Kalau melihat Indonesia bagian timur masih saja dalam dekapan jajahan harus kehilangan kemerdekaannya karena negara luar masih konsisten menjajah dan mengincar kekayaan Indonesia. Kalau dilihat secara kasat mata Indonesia masih jauh dari kata “merdeka”. Papua masih dijajah atau bahasa kerennya di jual kenegara lain tanpa melihat nasib masa depan bangsa, bukankah kekayaan Indonesia merupakan warisan yang akan dinikmati oleh anak cucu Bumi Pertiwi, namun melihat kenyataan yang selama ini terjadi di bumi Indonesia, menjadi ladang emas para negara asing.

Dari Sabang sampai Merauke kekayaan di nikmati oleh keturunan Bumi Putra hanya seperempat kekayaan, ketimbang di eksploitasi oleh penjajah yang tergila-gila kakayaan Indonesia. Disebabkan Indonesia memiliki kekayaan besar serta Indonesia sebagai pemilik harta karun tak dilihat oleh negara, melainkan diperdagangkan seperti seorang PSK kelas kakap.

Telah lama korban penjualan keperawanan Indonesia berlangsung kepada negara asing, tanpa merasa empati sedikitpun melihat negara Indonesia menjadi bumi PSK yang sangat murah dijajaki kepada negara lain. Tidak malukah terhadap tempat-tempat prostitusi dibubarkan oleh pemerintah. Jika dikaji lagi pembubaran tempat tersebut, mengingatkan kemerdekaan sesungguhnya belum dirasakan oleh Indonesia.

Bukan saja di gunung Ertsberg sebagai ladang emas lahan surga bagi penjajah Bumi Putera, ada juga negara asing menguasai seperti, tambang geothermal di Jawa Barat, tambang batu bara di Kalimantan, tambang minyak di Sampang, dan tambang nikel di Sulawesi. Inilah sebagian kecil kekayaan Indonesia yang telah lama dibawa pulang oleh penguasa asing yang tidak mengingat lagi terhadap nasib Indonesia mendatang. Meminjam ungkapan Sofyan Wanandi selaku ketua umum Asosiasi Pengusaha Indonesia (APINDO) “Indonesia merdeka sudah 66 tahun tetapi masih dijajah asing, itu tandanya kita masih bodoh. Tentunya menjadi tugas pemerintah kita untuk mengatasi itu”.

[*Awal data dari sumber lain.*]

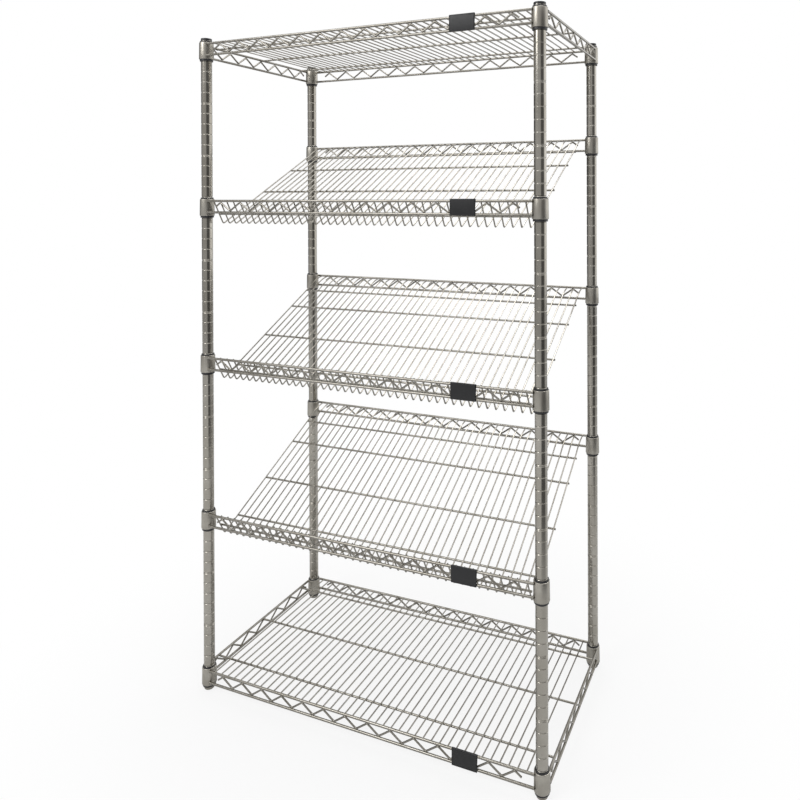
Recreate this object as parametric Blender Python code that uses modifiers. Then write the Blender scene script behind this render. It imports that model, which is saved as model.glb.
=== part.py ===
"""Slanted wire shelving unit.

Four notched posts carry, from the floor up, a flat shelf, three shelves that slant towards the
front and a flat top shelf. Each shelf hangs by its four collars on split tapered sleeves, which
snap round the notches of the posts, and it lifts off them straight up. Each post stands on a
levelling foot, whose stem screws into an insert in the post's lower end.

Lengths are in metres. +Z is up and -Y is the front. The origin is on the floor, under the middle.
"""

from math import cos, pi, radians, sin, tan

import bmesh
import bpy
from mathutils import Matrix, Vector

UNIT_NAME = "slanted_wire_shelving_unit"

# Clearances
TOUCH_GAP = 0.0003          # between pieces that touch
WELD_DEPTH = 0.0005         # how far two wires run into each other at a weld
CUT_OVERRUN = 0.003         # how far a cutter runs past what it cuts
MERGE_DISTANCE = 0.00001

# Facets
ROUND_SIDES = 8
RAIL_RESOLUTION = 1         # bevel resolution: four sides and two more for each step
THIN_WIRE_RESOLUTION = 0
SMOOTH_ANGLE = radians(50)

# Posts
POST_SPACING_X = 0.856      # between the axes of the posts
POST_SPACING_Y = 0.419
POST_DIAMETER = 0.0254
POST_WALL = 0.0014
POST_TOP_MARGIN = 0.0255    # from the top shelf's notch to the end of the tube

# Notches rolled round the posts, and the shelves seated on them
NOTCH_PITCH = 0.0254
NOTCH_WIDTH = 0.0032
NOTCH_DEPTH = 0.0007
FIRST_NOTCH_HEIGHT = 0.034
SHELF_STEP_NOTCHES = 15
SLANT_NOTCHES = 6           # how much higher the rear collars of a slanted shelf sit

# Collars and the tapered sleeves inside them
COLLAR_HEIGHT = 0.041
COLLAR_WALL = 0.0018
COLLAR_CHAMFER = 0.0012
SLEEVE_TOP_WALL = 0.0014
SLEEVE_BOTTOM_WALL = 0.0020
SLEEVE_PROUD = 0.0025       # how far a sleeve shows above and below its collar
SLEEVE_SPLIT = 0.0008       # slot where the two halves of a sleeve part

# Trusses along the edges of the shelves
RAIL_DIAMETER = 0.0058
RAIL_SPACING = 0.0275       # between the axes of a truss's two rails
RAIL_DROP = 0.0048          # from the top of a collar down to the upper rail's axis
RAIL_SINK = 0.0041          # from the outer face of a collar in to the axis of a rail
ZIGZAG_DIAMETER = 0.0042
ZIGZAG_PITCH = 0.0576       # from peak to peak
ZIGZAG_END_MARGIN = 0.035   # least distance from the last peak to the post's axis

# Decks
DECK_WIRE_DIAMETER = 0.0032
DECK_WIRE_PITCH = 0.0195
DECK_END_MARGIN = 0.028     # least distance from the last deck wire to the post's axis
CROSS_WIRE_DIAMETER = 0.0046
CROSS_WIRE_OVERRUN = 0.002  # how far it runs past the last deck wires of a slanted deck
FLAT_CROSS_SHARES = (0.14, 0.5, 0.86)
FULL_WELD = 1               # cross wire that is welded to every deck wire, counted from the front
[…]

Membaca pernyataan diatas, sudah tugas genarasi bangsa untuk selalu belajar dan menjaga kekanyaan negara tanpa harus selalu menunggu uluran tangan pemerintah. Supaya putra-putri bangsa mendatang tidak lagi menjadikan Indonesia sebagai PSK, serta mengelola kekayaan alamnya sebagai bentuk rasa nasionalisme terhadap negara dan juga sebagai bukti nyata bahwa negara masih memiliki penerus yang tidak terlena oleh harta.